I have the following pandas dataframe- df1. The column sentence consists of character vectors
Sentence
Hello Xime
Work Yime
New Zime
I have used an nlp model using spacey called nlp_mod. I have created a second column after training the model as follows
df1["Col1"]=[nlp(i).ents for i in df1["Sentence"]]
Sentence Col1
Hello Xime (X,)
Work Yime (X,)
New Zime (X,)
The above code is able to separate the entities. I am unable to get the entity labels when I try
df1["lab"]=[ent.label_ for ents in df1["Col1"]]
I am getting the following error
'tuple' object has no attribute 'ent'
I request someone to guide me suitably as to where my error is.
nlp(i).ents
returns a tuple of identified entities. So you have to loop through the identified entities to retrieve their properties.

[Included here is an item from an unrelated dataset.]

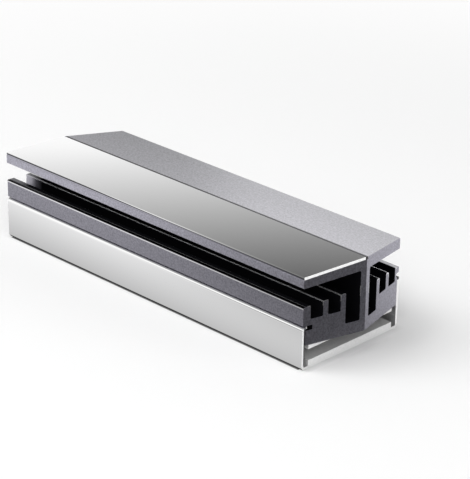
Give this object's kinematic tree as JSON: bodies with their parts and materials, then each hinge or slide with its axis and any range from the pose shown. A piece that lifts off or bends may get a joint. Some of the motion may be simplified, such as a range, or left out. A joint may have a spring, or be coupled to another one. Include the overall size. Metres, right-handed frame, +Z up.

[[(ent.label_) for ent in ents] for ents in df["Col1"]]
Working Example:
df = pd.DataFrame({ 'Sentence': ["Hello Xime", "iPhone is an Apple Phone", "New Delhi is the capital of India"] })
nlp = spacy.load("en_core_web_sm")
df["Col1"] = [nlp(i).ents for i in df["Sentence"]]
df["lab"] = [[(ent.label_) for ent in ents] for ents in df["Col1"]]
print (df)
Output:
Sentence Col1 lab
0 Hello Xime () []
1 iPhone is an Apple Phone ((iPhone), (Apple)) [ORG, ORG]
2 New Delhi is the capital of India ((New, Delhi), (India)) [GPE, GPE]